Para petani setempat lalu membuat paguyuban, menabung uang sedikit demi sedikit untuk biaya pembuatan kanal. Setelah menabung selama dua setengah tahun, akhirnya uang yang terkumpul pun dirasa sudah cukup. Eskavator lalu disewa. Upah dihitung permeter kubik volume kerja. Waktu itu tepat sedang musim penghujan. Alat berat pun bekerja di atas gambangan yang terbuat dari balok-balok kayu, yang memang masih banyak terdapat di area itu. Penyodetan dilakukan setiap jarak 400 meter, dan air diarahkan agar mengalir ke sungai kecil yang memang ada.

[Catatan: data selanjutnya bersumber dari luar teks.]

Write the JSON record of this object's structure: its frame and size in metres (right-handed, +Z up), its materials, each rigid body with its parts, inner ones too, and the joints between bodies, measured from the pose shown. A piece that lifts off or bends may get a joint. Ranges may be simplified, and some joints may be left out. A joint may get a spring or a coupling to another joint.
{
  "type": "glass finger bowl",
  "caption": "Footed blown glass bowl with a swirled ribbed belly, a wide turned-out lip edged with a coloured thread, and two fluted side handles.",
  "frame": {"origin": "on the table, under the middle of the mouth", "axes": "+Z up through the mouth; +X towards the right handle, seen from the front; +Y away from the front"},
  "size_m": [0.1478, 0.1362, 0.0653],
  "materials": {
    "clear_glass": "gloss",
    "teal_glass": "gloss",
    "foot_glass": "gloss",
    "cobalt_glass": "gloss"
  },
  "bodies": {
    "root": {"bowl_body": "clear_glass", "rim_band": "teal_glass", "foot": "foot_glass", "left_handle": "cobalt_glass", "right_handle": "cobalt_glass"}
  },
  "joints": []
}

Setelah proses kanalisasi selesai, genangan air pun turun dengan cepat. Lahan terbebas dari banjir. Tanaman sawit aman sentausa, tumbuh kembang dengan cepatnya. Lahan perlahan mengering, jalan-jalan bisa dibangun, hingga akhirnya truk pengangkut TBS (tandan buah segar) pun dapat masuk sampai ke lokasi tempat pengumpulan hasil (TPH).
Memanglah, hukum gravitasi telah membuat air selalu mencari tempat yang lebih rendah. Jika ketinggian lahan gambut masih lebih tinggi daripada level air sungai pada saat musim kemarau puncak, maka pastinya kanalisasi hanya akan mengeringkan lahan yang rentan terbakar itu. Alih-alih akan menyelamatkan lahan gambut dari api yang meresap-resap, kanalisasi malah membuat lahan gambut mudah terbakar penuh asap. Janganlah bermimpi bahwa kanal akan menyimpan air, jika di saat yang sama di dekatnya ada sungai yang permukaan airnya lebih rendah, hingga siap menyedot air kanal.
Sejatinya, kanalisasi lahan gambut adalah sebuah cara yang lazim dilakukan para pekebun untuk mengeringkan lahan, hingga mudah membangun perkebunan kelapa sawit di situ. Ini adalah fakta yang tak terbantahkan. Entah jika memang ini yang diinginkan oleh para pembuat keputusan. Atau, jangan-jangan, para pembuat keputusan sudah dikadali para pekebun besar yang ingin dibantu secara gratis mengeringkan lahan bakal garapannya. Walah!